In reality one would not use the multiple stage approach above since image degradation occurs at each output movie save. Instead one would normally flatten this into single ffmpeg "split" pipeline where the only lossy save occurs at the end of all the mappings. For example:

ffmpeg -i "pi-native-small-fov.mp4" -vf "split[left][right];\
   [left]crop=960:956:0:123,scale=1920:-1,setsar=1:1[left1];\
   [right]crop=960:956:960:123,scale=1920:-1,setsar=1:1[right1];\
   [left1]pad=2032:ih:ow-iw:0:color=black[left2];\
   [right1]pad=2032:ih:0:0:color=black[right2];\
   [left2]v360=input=flat:ih_fov=106.8:iv_fov=103.56:h_fov=180:v_fov=180:w=2160:h=2160:yaw=10:output=he[left3];\
   [right2]v360=input=flat:ih_fov=106.8:iv_fov=103.56:h_fov=180:v_fov=180:w=2160:h=2160:yaw=-10:output=he[right3];\
   [left3][right3]vstack "\
   -c:v libx264 -crf 18 -c:a copy left_right.mp4

A summary of the above for the "small-native" mode is given here: small_native.pdf. Low resolution (1920x1200) capture.

The widest field of view mode is referred to as "large-native". The various values for the transformations are given here: large_native.pdf. Low resolution (1920x1200) capture.

The settings for the "large-pp" mode are given here: large_pp.pdf.

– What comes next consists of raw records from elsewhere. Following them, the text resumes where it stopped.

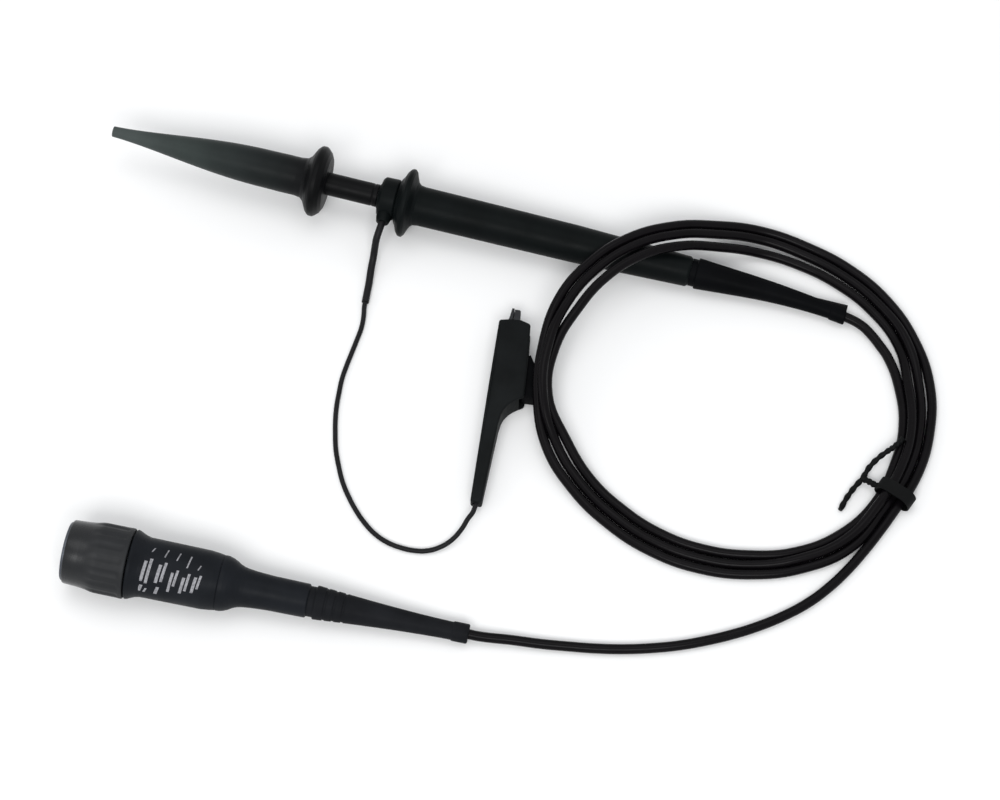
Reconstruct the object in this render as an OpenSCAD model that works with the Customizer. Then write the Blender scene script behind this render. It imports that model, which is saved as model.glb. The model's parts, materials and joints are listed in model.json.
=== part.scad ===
// Passive 10X oscilloscope probe: a head with a sprung hook tip, a ground lead with an alligator clip,
// one metre of coaxial cable in a tied coil, and a compensation box with a BNC plug.
// Millimetres, +Z up, standing on z = 0. The head lies along +X, from its hook tip to its boot.

/* [Hook tip] */
// Length of the sleeve, from its nose to the back of its flange
sleeve_length = 55.6; // [53:0.1:57]
// Widest diameter of the sleeve's body
sleeve_d = 9.5; // [9.2:0.1:10.5]
// Diameter of the sleeve's nose
sleeve_nose_d = 2.7; // [2.5:0.1:3]
// Diameter of the finger flange at the back of the sleeve
flange_d = 17.6; // [15:0.1:19]
// Length of the sleeve's rear guide, which runs on the carrier
guide_length = 7; // [5:0.5:8]
// Diameter of the carrier's shaft, which shows behind the flange
carrier_d = 5.6; // [5.4:0.1:5.8]
// Length of the bare shaft between the flange and the ground collar
shaft_length = 13.5; // [12:0.1:20]
// Room for the hook spring between the sleeve's shoulder and the carrier
spring_room = 16.3; // [14:0.1:18]
// Diameter of the hook's wire
hook_wire_d = 0.56; // [0.5:0.02:0.6]

/* [Nose and barrel] */
// Outer diameter of the ground barrel's slim nose
nose_d = 3.5; // [3.3:0.1:3.8]
// Length of the slim nose, in front of the barrel's shoulder
nose_length = 20.8; // [18:0.1:23]
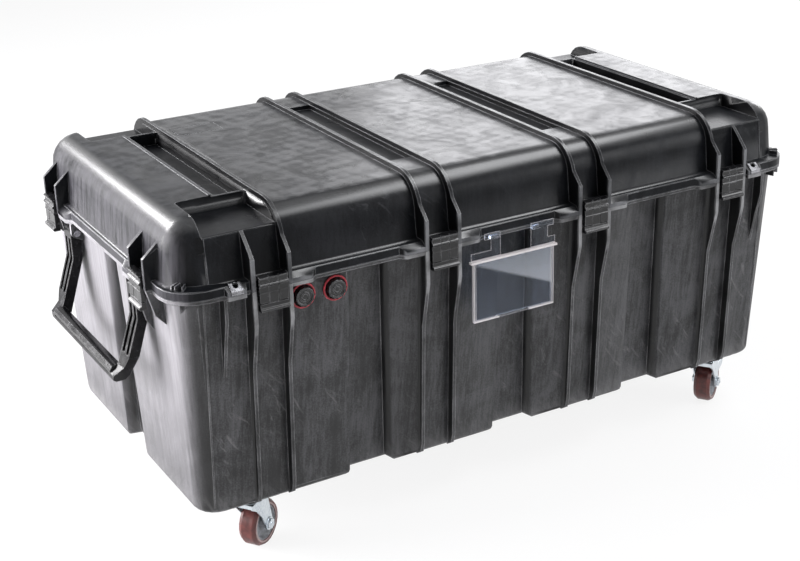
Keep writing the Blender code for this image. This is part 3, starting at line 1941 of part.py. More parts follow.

Noting that in this case the quoted vertical field of view would appear to be incorrect, the correct value (given aspect ratio of the perspective view) that gives the correct aspect for scene objects is 115 degrees rather than 94 degrees. 4K (3840x2160) capture.

The settings for the "normal-pp" mode are given here: normal_pp.pdf. 4K (3840x2160) capture.

The last stage would be to add the appropriate exif data indicating the layout, one might use exiftool for this but there are lots of other choices.